Menariknya, kekuatan big data yang kita sebutkan tadi bisa didapat GoTo tanpa memasukkan variabel data penduduk. Seperti yang diketahui, dalam aplikasinya, Gojek kini juga memiliki data KTP, dan mereka juga menghubungkan aplikasinya dengan berbagai layanan publik, seperti PeduliLindungi dan bahkan berbagai pembayaran tagihan rumah, seperti listrik dan air. Karena itu, bisa kita bayangkan seberapa besar data masyarakat yang sesungguhnya ditimbun GoTo.

Layaknya cherry on top atau pemanis kekhawatiran, GoTo pun sekarang dipimpin oleh orang-orang yang memiliki koneksi ke politik dan pemerintahan.

Komisaris Utama (Komut) GoTo tidak lain adalah kakak dari Menteri Badan Usaha Milik Negara (Menteri BUMN), Erick Thohir, yakni Garibaldi Thohir atau Boy Thohir. Kemudian, ada juga komisaris Wishnutama Kusubandio, yang sempat menjadi Menteri Pariwisata dan Ekonomi Kreatif Indonesia (Menparekraf). Kita pun tidak bisa lupakan Nadiem Makarim.

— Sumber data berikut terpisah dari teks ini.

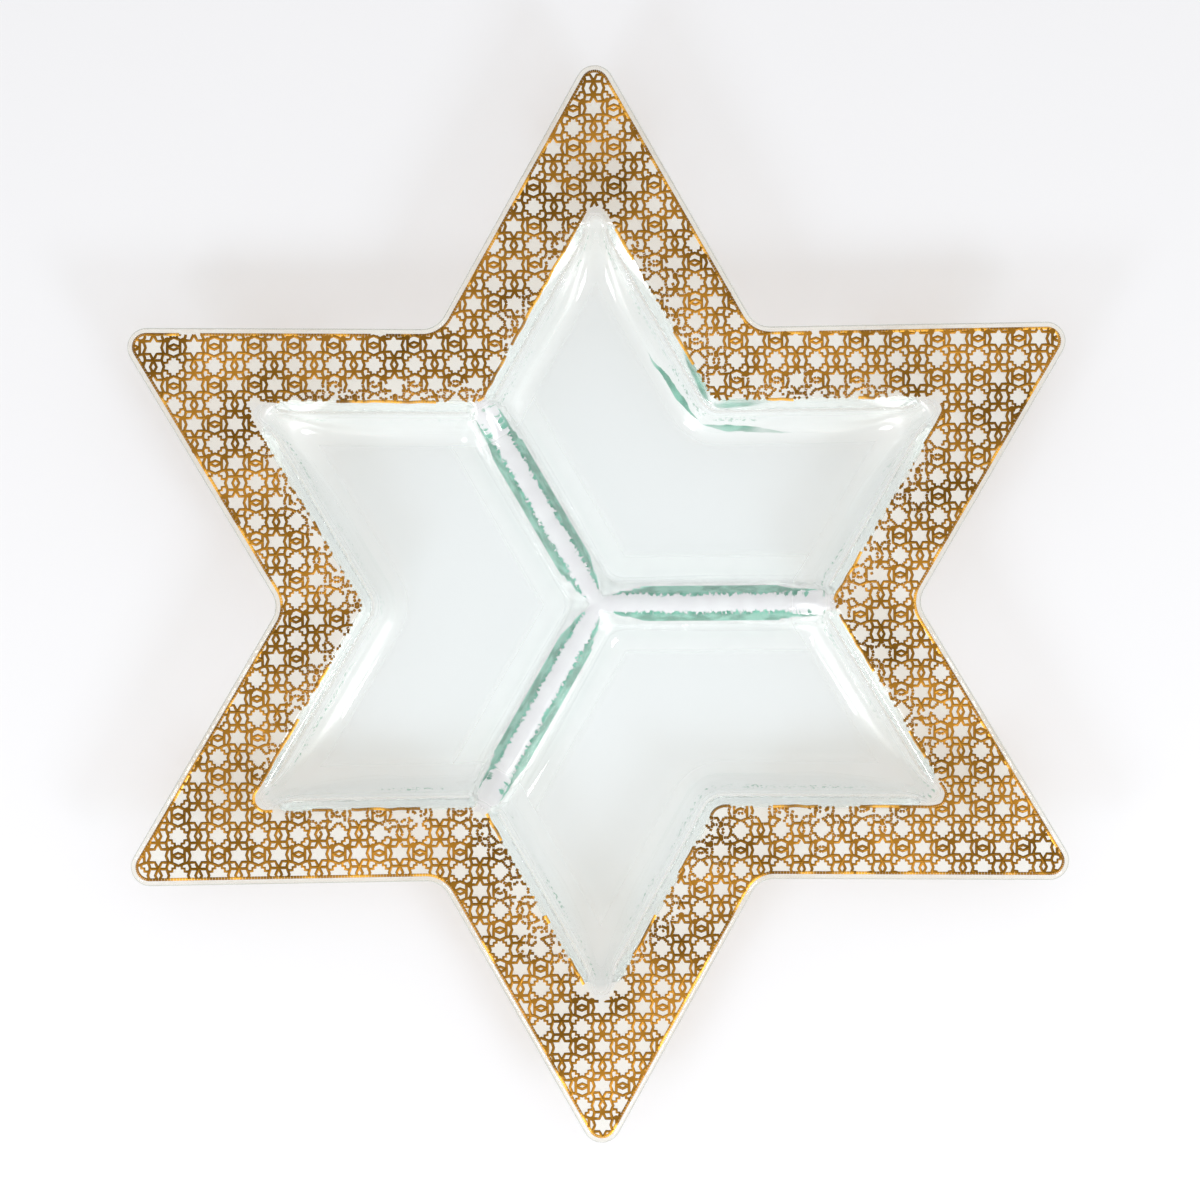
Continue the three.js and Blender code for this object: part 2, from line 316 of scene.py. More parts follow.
def well_loop(wall, divider, extra):
    """One wedge's part of a loop round a well: the hub, the divider's side, the corner and the rim."""
    inset = divider[0]
    at = sharp_wedge(RIM_WIDTH + wall[0])
    rim = rim_wedge(RIM_WIDTH + wall[0], WELL_TIP_ROUND + extra, WELL_NOTCH_ROUND + wall[0])
    hub = polar(inset / math.sin(2 * TWELFTH), 2 * TWELFTH)
    corner = Vector((at["divider_notch"].x + inset / math.tan(NOTCH_HALF_ANGLE), inset))
    if inset == 0:
        hub_arc = [Vector((0, 0))] * (HUB_STEPS + 1)
        corner_arc = rim[: CORNER_STEPS + 1]
    else:
        hub_curve = min(HUB_ROUND + extra, 2 * inset)
        hub_arc = fillet(hub, hub + polar(1, 4 * TWELFTH), hub + polar(1, 0), hub_curve, 2 * HUB_STEPS)
        hub_arc = hub_arc[HUB_STEPS:]
        corner_curve = min(CORNER_ROUND + extra, 2 * inset)
        corner_arc = fillet(corner, hub, at["tip"], corner_curve, CORNER_STEPS)
    side = between(hub_arc[-1], corner_arc[0], SIDE_STEPS)
    risen = hub_arc + side + corner_arc
    loop = [Vector((p.x, p.y, loop_height(p, wall, divider))) for p in risen]
    # The arm after the corner starts where this loop's own corner ended.
    arm_end = rim[CORNER_STEPS + 1 + ARM_STEPS]
    arm = between(corner_arc[-1], arm_end, ARM_STEPS)
    level = arm + rim[CORNER_STEPS + 1 + ARM_STEPS:]
    return loop + [Vector((p.x, p.y, wall[1])) for p in level]


def rim_loop(inset, height, tip_curve, notch_curve):
    """One wedge's part of a level loop round the rim."""
    return [Vector((p.x, p.y, height)) for p in rim_wedge(inset, tip_curve, notch_curve)]


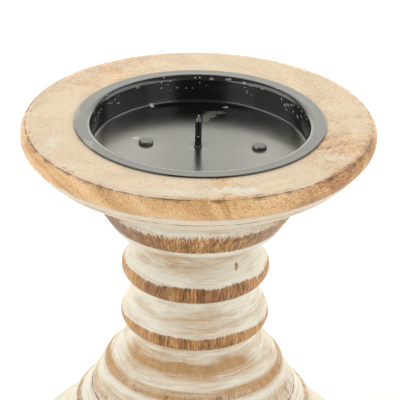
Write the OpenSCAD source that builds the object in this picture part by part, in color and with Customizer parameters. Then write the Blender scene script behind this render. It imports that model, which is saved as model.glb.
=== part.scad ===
// Turned wooden candlestick with a pressed steel pan for one pillar candle.
// Origin: on the table under the middle of the base. +Z is up. Millimetres.

/* [Overall] */
// Height from the table to the top face of the plate
total_h = 152; // [151:0.5:158]

/* [Top plate] */
// Largest diameter of the plate
plate_d = 127; // [126:0.2:134]
// Diameter of the plate's flat top face
plate_face_d = 122.6; // [119:0.2:122.6]
// Thickness of the plate, from its top face to the stem
plate_t = 19.5; // [18.5:0.5:20]
// Height of the round band around the plate's edge
plate_band_h = 8.3; // [6:0.1:9]

/* [Candle pan] */
// Diameter of the pillar candle that the pan is made for
candle_d = 76.2; // [70:0.1:78]
// Space left around the candle, on the diameter
candle_gap = 1.6; // [1:0.1:3]
// Width of the flange that lies on the plate
flange_w = 6; // [5:0.1:7]
// Depth of the pan's floor below the plate's top face
pan_depth = 9.8; // [8.5:0.1:10]
// Thickness of the sheet steel
sheet_t = 0.6; // [0.5:0.1:1]

/* [Spike and pan nails] */
// Diameter of the spike
spike_d = 2.4; // [2:0.1:3]
// Height of the spike above the pan's floor
spike_h = 12.1; // [10:0.1:16]
// Diameter of the pan nails' heads
nail_head_d = 5.2; // [4:0.1:6]
// Place of the left pan nail along X
nail_left_x = -18.7; // [-26:0.1:-12]
// Place of the right pan nail along X
nail_right_x = 21.9; // [12:0.1:26]

/* [Stem] */
// Radius of the cup where it meets the plate
cup_r = 41.2; // [39:0.1:44]
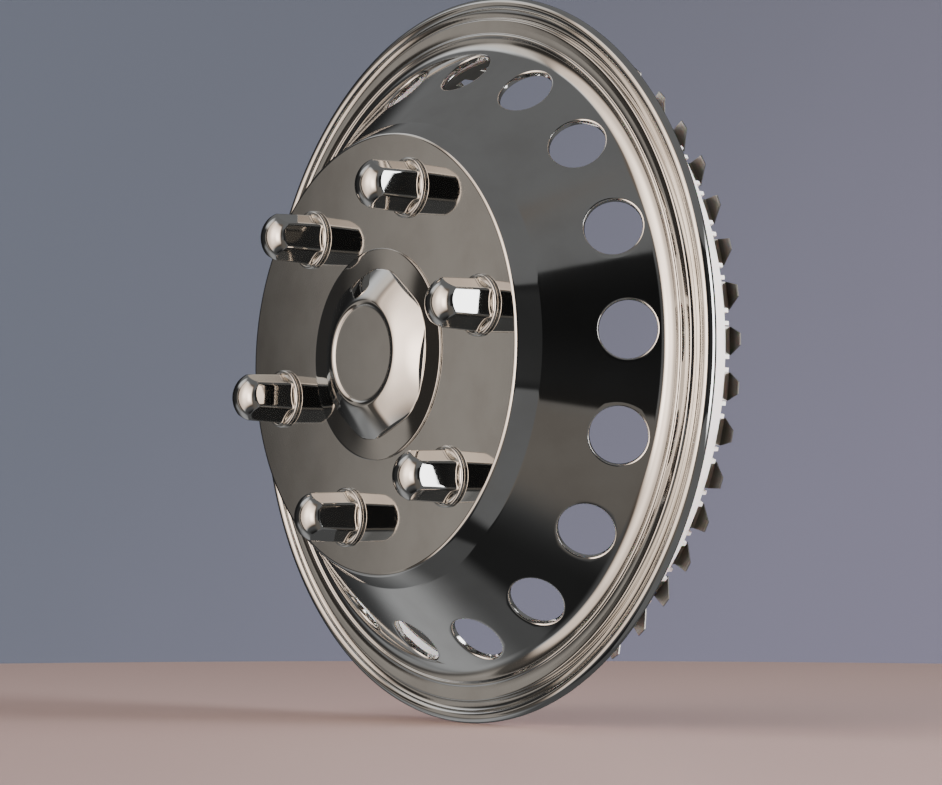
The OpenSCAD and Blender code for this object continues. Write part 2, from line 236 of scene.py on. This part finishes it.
def hand_hole_point(turn, s):
    turn, r, h = lip_point(math.atan2(s - hole_s, turn * hole_mid.x), HOLE_R + BEND, 0.0)
    return turn, along_cone(r, h)


def nut_hole_point(turn, r):
    off = math.radians(NUT_TURN - DISC_TURN)
    beta = math.atan2(r - NUT_CIRCLE, (turn - off) * NUT_CIRCLE)
    x, y = (NUT_HOLE + NUT_HOLE_BAND) * math.cos(beta), NUT_CIRCLE + (NUT_HOLE + NUT_HOLE_BAND) * math.sin(beta)
    return off + math.atan2(x, y), math.hypot(x, y)


def draw_lip(bm, edges):
    bends = [(HOLE_R + BEND * (1 - math.sin(math.radians(t))), BEND * (1 - math.cos(math.radians(t))))
             for t in (20, 42, 66, 90)]
    centre = flat_to_wheel(0.0, hole_mid.x, hole_mid.y)
    way = Vector((cone_way.x, -cone_way.y, 0.0))
    for rho, depth in bends + [(HOLE_R, LIP - 0.3), (HOLE_R, LIP)]:
        made = bmesh.ops.extrude_edge_only(bm, edges=edges)["geom"]
        verts = {g for g in made if isinstance(g, bmesh.types.BMVert)}
        edges = [e for e in made if isinstance(e, bmesh.types.BMEdge) and set(e.verts) <= verts]
        for v in verts:
            beta = math.atan2((v.co - centre).dot(way), v.co.z)
            v.co = flat_to_wheel(*lip_point(beta, rho, depth))


# %% Spin the sector and join the shell
AXIS, MIDDLE = Vector((0, -1, 0)), Vector((0, 0, 0))


def repeat_round(bm, turn, count):
    bmesh.ops.rotate(bm, cent=MIDDLE, matrix=Matrix.Rotation(math.radians(turn), 3, AXIS), verts=bm.verts[:])
    bmesh.ops.spin(bm, geom=bm.verts[:] + bm.edges[:] + bm.faces[:], cent=MIDDLE, axis=AXIS,
                   angle=math.radians(360 - 360 / count), steps=count - 1, use_duplicate=True)


def make_shell():
    bm = bmesh.new()
    edges = frame_round(bm, 60, 12, math.radians(60), DISC_IN, DISC_OUT, 1, nut_hole_point,
                        lambda turn, r: flat_to_wheel(turn, r, DISC_H))
    centre = flat_to_wheel(math.radians(NUT_TURN - DISC_TURN), NUT_CIRCLE, DISC_H)
    rim = bmesh.ops.extrude_edge_only(bm, edges=edges)["geom"]
    for v in (g for g in rim if isinstance(g, bmesh.types.BMVert)):
        v.co = centre + (v.co - centre).normalized() * NUT_HOLE * MM
    repeat_round(bm, DISC_TURN, 6)
    disc_part = bpy.data.meshes.new("disc_part")
    bm.to_mesh(disc_part)
    bm.clear()
    draw_lip(bm, frame_round(bm, 20, 12, sector, PATCH_IN, PATCH_OUT, 7, hand_hole_point,
                             lambda turn, s: flat_to_wheel(turn, *on_cone(s))))
    repeat_round(bm, HOLE_TURN, HOLES)
    bm.from_mesh(disc_part)
    grid = math.radians(HOLE_TURN)
    rings(bm, ROUND_STEPS, middle_run, grid)
    rings(bm, ROUND_STEPS, inner_run, grid)
    rings(bm, ROUND_STEPS, outer_run, grid)
    bmesh.ops.remove_doubles(bm, verts=bm.verts[:], dist=0.00003)
    bmesh.ops.recalc_face_normals(bm, faces=bm.faces[:])
    disc = max(bm.faces, key=lambda f: f.calc_area())
    if disc.normal.y > 0:
        bmesh.ops.reverse_faces(bm, faces=bm.faces[:])
    loose = [e for e in bm.edges if len(e.link_faces) == 1]
    print("open edges:", len(loose), "expected", ROUND_STEPS * 2 + 64 * HOLES + 144 * 6)
    return finish_mesh(bm, "cover_shell_sheet")


shell = make_shell()
wall = shell.modifiers.new("sheet", "SOLIDIFY")
wall.thickness, wall.offset, wall.use_even_offset = SHEET * MM, -1.0, True
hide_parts("cover_shell")

# %% [markdown]
# ## A hexagon with rounded corners
# The nut covers and the centre cap are six-sided with soft corners. One function gives the distance from the middle to
# that outline in any direction, and every six-sided ring uses it.

# %% Six-sided outlines
def six_sided(flat, corner, turn):
    """Distance to a hexagon's outline, in the direction turn from the middle of a flat."""
    t = abs((turn + math.radians(30)) % math.radians(60) - math.radians(30))
    reach = (flat - corner) / math.cos(math.radians(30))
    if flat * math.tan(t) <= (flat - corner) * math.tan(math.radians(30)):
        return flat / math.cos(t)
    side = math.radians(30) - t
    return reach * math.cos(side) + math.sqrt(corner ** 2 - (reach * math.sin(side)) ** 2)


# %% [markdown]
# ## Nut covers
# A nut cover is a thin steel thimble: a slightly tapered hexagon under a round dome, on a flange with a rolled bead.
# Where the dome meets a flat there is a clean arc, which is the first thing one sees on the real part. A boolean of a
# hexagon and a sphere gives that arc but a hard edge, so each ring here works out where the sphere meets its flat and
# rounds the crease a little. The same rings, one sheet further in, make the hollow.

# %% Draw one nut cover
NUT_H, DOME, NUT_SHEET = 38.4, 18.4, 0.8
HEX_R, TAPER, HEX_CORNER = 17.3, 1.5, 2.5
NUT_BEAD, NUT_BEAD_R, NECK, NECK_L = 18.4, 1.3, 11.0, 4.0


def nut_wall(a, h, inset):
    flat = (HEX_R - TAPER * h / NUT_H) * math.cos(math.radians(30)) - inset
    return six_sided(flat, HEX_CORNER - inset, a)


def nut_crease(a, inset):
    h = 30.0
    for _ in range(12):
        h = NUT_H - DOME + math.sqrt(max(0.0, (DOME - inset) ** 2 - nut_wall(a, h, inset) ** 2))
    return nut_wall(a, h, inset), h


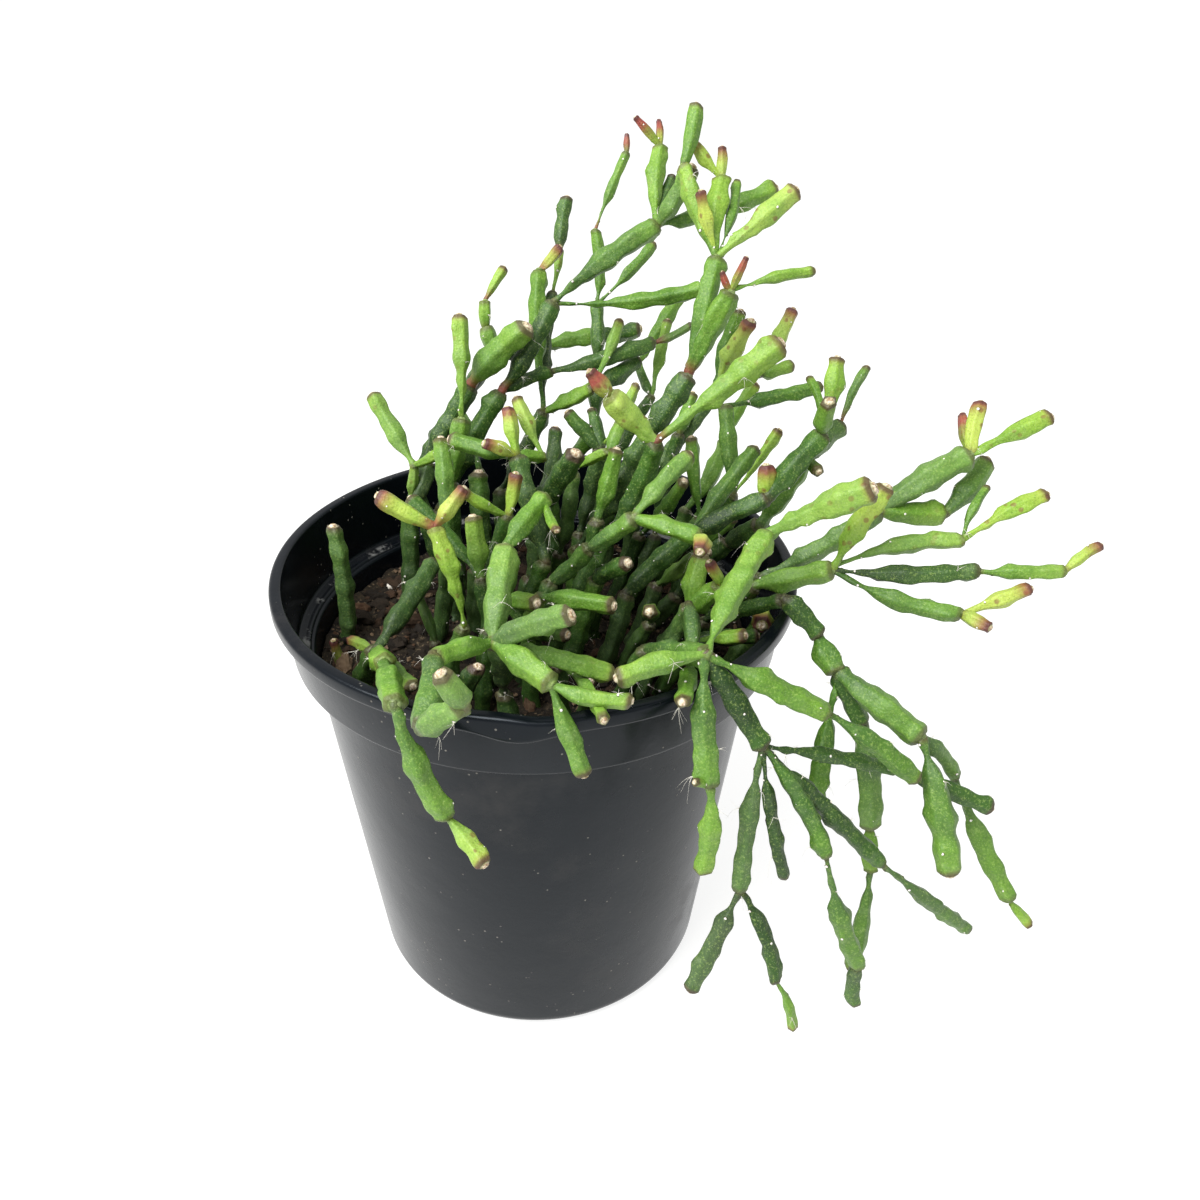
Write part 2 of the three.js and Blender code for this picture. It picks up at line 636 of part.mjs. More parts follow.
function potGeometry() {
  const { height, rimRadius, wall, floor, cornerRadius } = POT;
  const lipInside = rimRadius - POT.lipWidth;
  const stepZ = height - POT.collarDrop;
  const corner = Array.from({ length: 4 }, (_, i) => {
    const turn = (Math.PI / 2) * (i / 3);
    const middle = bodyRadius(cornerRadius) - cornerRadius;
    return [middle + cornerRadius * Math.sin(turn), cornerRadius * (1 - Math.cos(turn))];
  });
  const outside = [
    [0, 0],
    ...corner,
    [POT.stepRadius, stepZ - 1],
    [POT.collarFoot, stepZ + 1],
    [POT.collarTop, height - POT.lipDrop],
    [rimRadius - 0.6, height - POT.lipDrop],
    [rimRadius, height - POT.lipDrop + 0.8],
    [rimRadius, height - 0.8],
    [rimRadius - 0.8, height],
  ];
  const inside = [
    [lipInside + 0.5, height],
    [lipInside, height - 0.8],
    [POT.collarFoot - wall, stepZ + 1.6],
    [POT.stepRadius - wall, stepZ - 0.4],
    [bodyRadius(cornerRadius) - wall, cornerRadius],
    [bodyRadius(cornerRadius) - wall - cornerRadius + floor, floor],
    [0, floor],
  ];
  const profile = [...outside, ...inside].map(([r, z]) => new THREE.Vector2(r, z));
  return lathed(profile, POT.sides);
}

// A profile of (radius, height) points turned about the Z axis.
function lathed(profile, sides) {
  const geometry = new THREE.LatheGeometry(profile, sides);
  geometry.rotateX(Math.PI / 2);
  return geometry;
}

// The hole that drains the floor of the pot at one of its places.
function drainGeometry(index) {
  const turn = (2 * Math.PI * index) / DRAIN.count;
  const hole = new THREE.CylinderGeometry(DRAIN.radius, DRAIN.radius, POT.floor * 4, DRAIN.sides);
  hole.rotateX(Math.PI / 2);
  hole.translate(DRAIN.ring * Math.cos(turn), DRAIN.ring * Math.sin(turn), 0);
  return hole;
}

function potSolid() {
  const holes = Array.from({ length: DRAIN.count }, (_, i) => drainGeometry(i));
  return holes.map(toSolid).reduce((pot, hole) => pot.subtract(hole), toSolid(potGeometry()));
}

// ---------------------------------------------------------------- soil

// Height of the lumpy surface at a place.
function soilHeight(x, y) {
  const coarse = Math.sin(x / 6.1 + 0.7) * Math.cos(y / 7.3 - 0.4);
  const fine = Math.sin(x / 2.9 - y / 3.7);
  return SOIL.top + SOIL.lump * (0.7 * coarse + 0.3 * fine);
}

// The soil fills the pot from its floor to the surface, with room for the wall.
function soilGeometry() {
  const low = POT.floor + GAP;
  const ring = (radius, height) => Array.from({ length: SOIL.sides }, (_, i) => {
    const turn = (2 * Math.PI * i) / SOIL.sides;
    const [x, y] = [radius * Math.cos(turn), radius * Math.sin(turn)];
    return new THREE.Vector3(x, y, height ?? soilHeight(x, y));
  });
  const room = POT.wall + GAP;
  const edge = bodyRadius(SOIL.top) - room;
  const rings = [
    ring(bodyRadius(0) - room - POT.cornerRadius, low),
    ring(bodyRadius(POT.cornerRadius) - room - 1, POT.cornerRadius + 1),
  ];
  for (let i = SOIL.rings; i > 0; i -= 1) rings.push(ring((edge * i) / SOIL.rings));
  return loftRings(rings);
}

// The soil with a socket, a little wider than the stem, for each root.
function soilSolid(segments) {
  const rooted = segments.filter((segment) => segment.from.root);
  return rooted
    .map((segment) => toSolid(segmentGeometry(segment, GAP)))
    .reduce((soil, socket) => soil.subtract(socket), toSolid(soilGeometry()));
}

// ---------------------------------------------------------------- the part

function addMesh(group, name, solid, colour, roughness) {
  const material = new THREE.MeshStandardMaterial({ color: colour, roughness, metalness: 0 });
  const mesh = new THREE.Mesh(toGeometry(solid), material);
  mesh.name = name;
  group.add(mesh);
}

const segments = growStems();
settle(segments);

const group = new THREE.Group();
addMesh(group, 'nursery_pot', potSolid(), COLOURS.pot, 0.42);
addMesh(group, 'potting_soil', soilSolid(segments), COLOURS.soil, 0.95);
for (const name of Object.keys(STEMS)) {
  const own = segments.filter((segment) => segment.stem === name);
  addMesh(group, `stem_${name}`, joined(own.map((segment) => segmentGeometry(segment))), COLOURS.stem, 0.5);
}

export default group;
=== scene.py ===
"""Blender scene of a potted rhipsalis: the looks of the pot, the soil and the stems.

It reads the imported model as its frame. The stems follow the same skeleton as the
model's, so its joints are repeated here, in millimetres, and everything else is
worked out from them and from the frame's boxes.
"""

import math
import random

import bmesh
import bpy
import numpy as np
from mathutils import Matrix, Vector, noise


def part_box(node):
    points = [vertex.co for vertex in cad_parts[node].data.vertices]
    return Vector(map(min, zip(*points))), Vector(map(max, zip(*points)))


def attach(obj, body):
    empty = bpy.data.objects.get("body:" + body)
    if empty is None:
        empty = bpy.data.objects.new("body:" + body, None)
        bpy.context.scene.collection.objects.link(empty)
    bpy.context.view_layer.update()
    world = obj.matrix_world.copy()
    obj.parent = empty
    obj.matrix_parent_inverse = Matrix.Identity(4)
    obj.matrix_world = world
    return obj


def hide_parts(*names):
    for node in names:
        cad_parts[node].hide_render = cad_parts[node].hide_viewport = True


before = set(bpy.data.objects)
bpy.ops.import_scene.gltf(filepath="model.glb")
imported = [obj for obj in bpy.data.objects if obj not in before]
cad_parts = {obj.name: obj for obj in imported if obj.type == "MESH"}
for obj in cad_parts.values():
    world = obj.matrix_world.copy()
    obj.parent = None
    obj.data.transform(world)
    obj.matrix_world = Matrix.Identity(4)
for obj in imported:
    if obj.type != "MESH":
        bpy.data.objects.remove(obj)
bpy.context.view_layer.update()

MM = 0.001  # the stems' joints are in millimetres, and Blender's unit is the metre

# ---------------------------------------------------------------- the stems' skeleton
# The same joints as in the model. A row is one segment: its far joint, the joint
# that it grows from ("" is the root), x, y, z, its width and its age.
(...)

Karena itu, bukan tidak mungkin bila salah satu koneksi politik dari orang-orang besar ini akhirnya mendekati mereka untuk kemudian menggunakan kekuatan yang dimiliki GoTo untuk keperluan Pemilu 2024.

Tentu ini semua hanyalah interpretasi belaka. Namun, kira-kira seberapa besar kemungkinannya GoTo akan digunakan untuk Pemilu 2024?

Siap Hadapi Era Tech-Dystopia?

Ada sebuah cerita menarik dari Filipina pada tahun 2019. Kalau itu, ketika melaksanakan pemilu, dikabarkan bahwa ada sekelompok driver Grab yang menempelkan salah satu poster kandidat calon anggota legislatif di jalanan. 

Meski pihak Grab membantah keterlibatan pihaknya, kasus ini menggambarkan seberapa kuatnya potensi penggunaan politik oleh para big tech.

Driver yang aktif setiap hari di jalanan umumnya memiliki komunitas sendiri per wilayah bekerjanya. Dan di komunitas-komunitas itu beberapa kali obrolan tentang politik terselip dalam salah satu bahan pembicaraan. Kalau saja ada salah satu driver yang pandangan politiknya berhasil dibentuk oleh GoTo, maka ia akan jadi “kekuatan darat” untuk berkampanye, secara tidak sadar.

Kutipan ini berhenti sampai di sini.